Collected data:

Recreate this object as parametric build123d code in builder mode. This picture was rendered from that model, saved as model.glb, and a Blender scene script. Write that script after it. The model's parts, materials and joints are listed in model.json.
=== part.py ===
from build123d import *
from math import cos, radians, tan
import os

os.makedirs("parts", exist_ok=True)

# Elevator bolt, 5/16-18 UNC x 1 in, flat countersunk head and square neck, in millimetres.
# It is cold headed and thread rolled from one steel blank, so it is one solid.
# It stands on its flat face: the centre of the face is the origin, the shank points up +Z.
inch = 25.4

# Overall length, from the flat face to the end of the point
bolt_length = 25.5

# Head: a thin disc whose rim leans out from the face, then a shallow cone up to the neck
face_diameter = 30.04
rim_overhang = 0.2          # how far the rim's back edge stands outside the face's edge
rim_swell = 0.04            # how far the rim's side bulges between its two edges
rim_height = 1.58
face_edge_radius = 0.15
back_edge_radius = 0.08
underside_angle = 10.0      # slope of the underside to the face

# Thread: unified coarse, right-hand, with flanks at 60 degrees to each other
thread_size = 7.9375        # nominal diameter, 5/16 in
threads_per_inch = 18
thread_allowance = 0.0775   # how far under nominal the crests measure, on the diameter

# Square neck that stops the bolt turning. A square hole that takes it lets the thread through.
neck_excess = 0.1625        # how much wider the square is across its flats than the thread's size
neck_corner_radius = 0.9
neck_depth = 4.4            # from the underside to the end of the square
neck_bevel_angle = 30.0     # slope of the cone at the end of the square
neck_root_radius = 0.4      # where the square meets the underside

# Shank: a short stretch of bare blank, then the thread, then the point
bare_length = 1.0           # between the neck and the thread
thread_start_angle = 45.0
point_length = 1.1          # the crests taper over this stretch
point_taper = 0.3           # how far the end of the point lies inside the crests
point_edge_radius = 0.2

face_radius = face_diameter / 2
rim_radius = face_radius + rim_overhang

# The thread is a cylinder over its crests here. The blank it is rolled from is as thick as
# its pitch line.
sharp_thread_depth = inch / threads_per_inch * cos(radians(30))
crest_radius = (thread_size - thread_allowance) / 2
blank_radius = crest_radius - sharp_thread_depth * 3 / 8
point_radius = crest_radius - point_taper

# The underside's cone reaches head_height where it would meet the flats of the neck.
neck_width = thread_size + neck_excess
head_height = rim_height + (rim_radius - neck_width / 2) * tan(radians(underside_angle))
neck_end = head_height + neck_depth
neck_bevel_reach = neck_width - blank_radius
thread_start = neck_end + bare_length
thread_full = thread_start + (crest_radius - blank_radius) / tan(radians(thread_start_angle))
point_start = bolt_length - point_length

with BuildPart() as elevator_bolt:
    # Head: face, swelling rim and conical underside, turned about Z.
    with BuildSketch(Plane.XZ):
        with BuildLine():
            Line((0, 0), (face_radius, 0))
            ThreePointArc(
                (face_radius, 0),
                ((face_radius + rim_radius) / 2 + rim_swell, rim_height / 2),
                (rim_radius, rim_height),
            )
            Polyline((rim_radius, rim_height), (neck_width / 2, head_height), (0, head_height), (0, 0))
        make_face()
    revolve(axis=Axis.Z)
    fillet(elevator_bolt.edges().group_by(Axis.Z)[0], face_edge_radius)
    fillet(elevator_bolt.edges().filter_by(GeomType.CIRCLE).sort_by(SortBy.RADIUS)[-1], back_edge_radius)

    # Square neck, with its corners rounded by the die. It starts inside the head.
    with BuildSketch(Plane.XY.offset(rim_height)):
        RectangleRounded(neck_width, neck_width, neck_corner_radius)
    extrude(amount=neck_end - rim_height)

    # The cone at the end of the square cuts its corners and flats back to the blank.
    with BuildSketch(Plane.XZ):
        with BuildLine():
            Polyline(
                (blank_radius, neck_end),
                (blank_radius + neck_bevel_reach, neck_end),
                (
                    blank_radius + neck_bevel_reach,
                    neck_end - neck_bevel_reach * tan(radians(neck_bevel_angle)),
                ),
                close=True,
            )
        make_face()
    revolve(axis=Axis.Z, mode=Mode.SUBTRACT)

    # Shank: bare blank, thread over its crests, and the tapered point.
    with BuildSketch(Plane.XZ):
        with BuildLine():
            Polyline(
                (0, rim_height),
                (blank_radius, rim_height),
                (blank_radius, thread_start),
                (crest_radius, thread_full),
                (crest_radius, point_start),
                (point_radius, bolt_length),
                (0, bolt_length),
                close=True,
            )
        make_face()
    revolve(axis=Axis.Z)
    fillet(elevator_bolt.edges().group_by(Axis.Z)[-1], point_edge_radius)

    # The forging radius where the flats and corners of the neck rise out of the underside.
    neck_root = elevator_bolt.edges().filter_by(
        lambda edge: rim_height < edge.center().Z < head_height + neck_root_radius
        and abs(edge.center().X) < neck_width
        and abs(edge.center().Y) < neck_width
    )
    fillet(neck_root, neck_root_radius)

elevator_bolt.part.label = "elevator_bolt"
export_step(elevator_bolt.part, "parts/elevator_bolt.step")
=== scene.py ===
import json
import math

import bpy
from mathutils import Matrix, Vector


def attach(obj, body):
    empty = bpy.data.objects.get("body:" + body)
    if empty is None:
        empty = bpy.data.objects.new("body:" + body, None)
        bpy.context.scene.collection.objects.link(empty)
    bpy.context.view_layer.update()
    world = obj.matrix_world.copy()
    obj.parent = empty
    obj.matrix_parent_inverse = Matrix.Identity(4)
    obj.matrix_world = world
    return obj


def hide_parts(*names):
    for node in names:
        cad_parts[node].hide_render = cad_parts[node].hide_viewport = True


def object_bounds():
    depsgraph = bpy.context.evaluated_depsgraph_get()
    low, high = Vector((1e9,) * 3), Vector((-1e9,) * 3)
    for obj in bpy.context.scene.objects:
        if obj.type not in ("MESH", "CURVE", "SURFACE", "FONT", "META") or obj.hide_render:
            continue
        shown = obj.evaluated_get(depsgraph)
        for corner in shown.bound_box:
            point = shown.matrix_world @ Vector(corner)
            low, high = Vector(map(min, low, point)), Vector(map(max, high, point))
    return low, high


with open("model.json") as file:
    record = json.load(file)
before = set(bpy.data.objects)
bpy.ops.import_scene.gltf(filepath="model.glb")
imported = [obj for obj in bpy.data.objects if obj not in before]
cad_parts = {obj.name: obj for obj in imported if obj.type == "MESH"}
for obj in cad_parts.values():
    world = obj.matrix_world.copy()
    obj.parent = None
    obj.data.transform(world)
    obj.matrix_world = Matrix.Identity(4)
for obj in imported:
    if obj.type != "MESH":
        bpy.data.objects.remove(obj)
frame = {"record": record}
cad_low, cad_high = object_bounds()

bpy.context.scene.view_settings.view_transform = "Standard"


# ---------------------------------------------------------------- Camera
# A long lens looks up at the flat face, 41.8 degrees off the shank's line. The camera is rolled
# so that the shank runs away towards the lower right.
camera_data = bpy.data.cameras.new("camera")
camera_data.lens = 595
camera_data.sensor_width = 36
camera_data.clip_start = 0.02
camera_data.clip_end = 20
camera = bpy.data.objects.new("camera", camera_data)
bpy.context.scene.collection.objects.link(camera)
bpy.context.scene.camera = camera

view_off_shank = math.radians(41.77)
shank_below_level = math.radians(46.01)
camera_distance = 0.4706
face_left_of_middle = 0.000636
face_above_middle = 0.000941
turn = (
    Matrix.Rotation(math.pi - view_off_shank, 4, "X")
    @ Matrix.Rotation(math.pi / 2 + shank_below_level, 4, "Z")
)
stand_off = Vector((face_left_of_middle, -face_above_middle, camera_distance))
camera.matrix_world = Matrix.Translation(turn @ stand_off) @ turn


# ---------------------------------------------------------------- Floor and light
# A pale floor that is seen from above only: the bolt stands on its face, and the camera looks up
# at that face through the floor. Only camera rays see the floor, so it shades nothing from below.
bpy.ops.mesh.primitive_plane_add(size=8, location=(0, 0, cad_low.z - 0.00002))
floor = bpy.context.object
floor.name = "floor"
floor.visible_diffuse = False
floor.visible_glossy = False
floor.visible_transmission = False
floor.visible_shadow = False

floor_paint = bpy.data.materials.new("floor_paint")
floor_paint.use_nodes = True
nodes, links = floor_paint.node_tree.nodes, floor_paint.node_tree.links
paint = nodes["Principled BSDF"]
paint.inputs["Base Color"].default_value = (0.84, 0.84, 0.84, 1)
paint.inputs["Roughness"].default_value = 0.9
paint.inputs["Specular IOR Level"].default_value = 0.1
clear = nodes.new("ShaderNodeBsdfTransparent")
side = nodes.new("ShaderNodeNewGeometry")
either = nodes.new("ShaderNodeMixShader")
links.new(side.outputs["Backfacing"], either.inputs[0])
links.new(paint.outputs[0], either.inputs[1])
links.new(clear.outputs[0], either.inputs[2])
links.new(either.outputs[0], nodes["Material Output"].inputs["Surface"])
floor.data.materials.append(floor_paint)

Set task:
Nothing beyond the required lines should be retyped: start with the line that contains "# The forging" and finish with the line that contains "obj.matrix_world = world".

Correct response:
    # The forging radius where the flats and corners of the neck rise out of the underside.
    neck_root = elevator_bolt.edges().filter_by(
        lambda edge: rim_height < edge.center().Z < head_height + neck_root_radius
        and abs(edge.center().X) < neck_width
        and abs(edge.center().Y) < neck_width
    )
    fillet(neck_root, neck_root_radius)

elevator_bolt.part.label = "elevator_bolt"
export_step(elevator_bolt.part, "parts/elevator_bolt.step")
=== scene.py ===
import json
import math

import bpy
from mathutils import Matrix, Vector


def attach(obj, body):
    empty = bpy.data.objects.get("body:" + body)
    if empty is None:
        empty = bpy.data.objects.new("body:" + body, None)
        bpy.context.scene.collection.objects.link(empty)
    bpy.context.view_layer.update()
    world = obj.matrix_world.copy()
    obj.parent = empty
    obj.matrix_parent_inverse = Matrix.Identity(4)
    obj.matrix_world = world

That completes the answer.